For one thing, Ehrman makes what I think is a chief error at the outset by labeling Christianity a "religion of the book". Having studied church history in some depth, I think this is highly incorrect; Christianity did not become a religion of the book until Martin Luther proclaimed "sola scriptura" as the final authority of faith. Until then, apostolic tradition was a co-equal force in determining orthodoxy, and was appealed to by the "proto-orthodox" writers at least as much as scripture.
Secondly, on a related note, Ehrman seems to think he's really pulling the rug out from under Christianity by highlighting textual variants in the manuscripts. Actually, the only faith that is having the rug pulled from under it is the kind of fundamentalist Christianity that tried to sift through the text with a fine-tooth comb and squeeze implausible amounts of significance out of specific wordings - the kind of Christianity that things we can know what the "middle verse of the Bible is". For most sensible brands of Christianity, Ehrman's revelations will scarcely be troubling; especially the Catholic and Orthodox churches which continue to recognise Tradition as a vehicle of revelation.
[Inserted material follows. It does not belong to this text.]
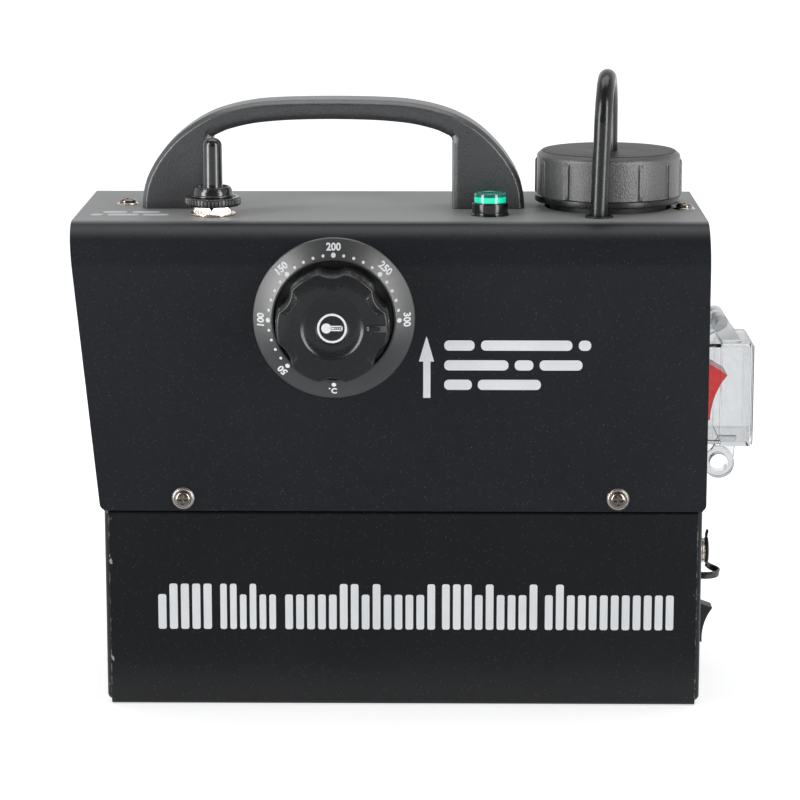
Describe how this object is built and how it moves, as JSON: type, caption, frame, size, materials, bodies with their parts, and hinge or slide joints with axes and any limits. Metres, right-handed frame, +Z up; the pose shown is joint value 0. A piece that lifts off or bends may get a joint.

Thirdly, I must complain that Ehrman seems to repeat the fundamentals of his case infuriatingly often. Phrases like "on occassion the debates made an impact on the text being copied, as passages were changed to reflect the views of the scribes reproducing them" appear at the start of almost every chapter, and several times throughout. So often I found myself thinking "Yeah, you already said that, get on with it!"
Fourthly and finally, whilst Ehrman gives an excellent and accessible overview of the history of textual criticism and it's methods, I found myself wondering if modern scholarship assumes too much about the motives behind textual changes. Is it really reasonable to assume that the scribes producing the manuscripts were involved with the theological debates of their day? Can it really be said for certain that the change of a theta to an omicron in 1 Tim 3:16 - such as to render it "God made manifest" rather than "who was made manifest" was made to counter 'adoptionist' interpretations, when verses in the gospels in which Jesus says "the Father is greater than the Son" are left intact?
There are some pretty major points that come out of the book, such as the probable absence of some important Bible passages from the original autographs, but overall I think that Ehrman doesn't have as major a revelation as he thinks, and if he had originally found faith in a Catholic or Anglican theological college rather the Moody Bible Institute, I rather suspect his faith would never have been rocked by what he learned.